Streaming platforms have long been investing in original content, but these new bespoke series are coming from publishers who are extending their editorial savvy and brand into longer, richer media forms like mini-documentary series, podcasts, and video journalism.

Vox, in particular, has been active in content expansion having launched Explained on Netflix, the podcasts Today, Explained, Future Perfect and Land of the Giants, and their YouTube Original series Glad You Asked. And Vox is by no means slowing down. They’ve already publicly stated their television ambitions to grow with partners that include Netflix, YouTube Originals, and HBO, and are planning to launch several new podcasts in 2021.

Amazon Video is investing in new types of content like documentary series and concerts and is partnering with publishers to create mini-series, most notably with The New Yorker Presents.

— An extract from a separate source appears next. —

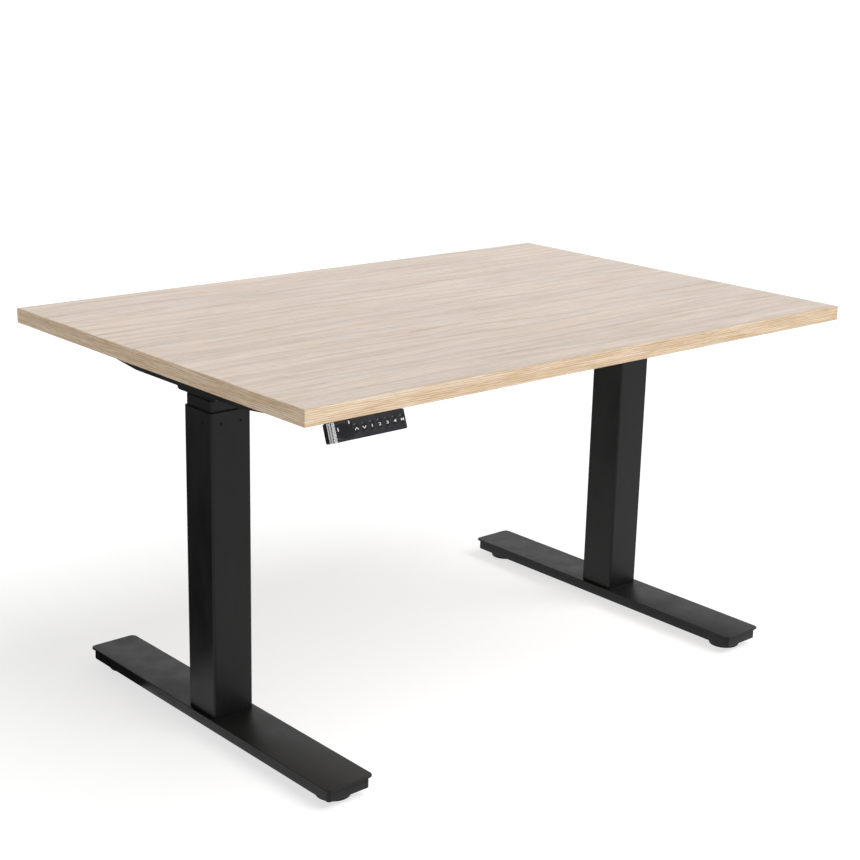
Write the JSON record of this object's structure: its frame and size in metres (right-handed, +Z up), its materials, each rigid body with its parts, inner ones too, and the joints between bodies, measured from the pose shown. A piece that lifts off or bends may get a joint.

And of course, it would be remiss not to include Vice in this list, as it can be argued that Vice’s investment in media, particularly their international coverage and shows, was somewhat of a tipping point for an industry that’s long been ignoring the generational shift to video-based content.

The trick, however, is to think holistically about the experience your brand provides, extend that out logically, and find the opportunities that make sense for the brand and to its readers.

Gen – Z is used to freemium content and streaming bundles that as an industry, we have never had to deal with before but we’re in the thick of it now.

Retaining Relevancy=Forging New Paths

For publishers laying their eggs in the baskets of advertising and subscriptions alone, death is only a stone’s throw away. Media companies need to provide experiences and personal opportunities to retain relevance and revenue.

This may not be a completely novel trend – let’s not forget about the Monocle Café in London and National Geographics investment in merchandise– but few have taken full advantage of the opportunities this presents.

For media companies looking to expand their revenue streams, there are only two questions to ask yourselves: how creative and entrepreneurial do you want to become and what do you need to do to get there authentically.

Conde Nast’s success is not an anomaly—it’s the tip of the iceberg, signaling an exciting, new path for an industry that has long been struggling.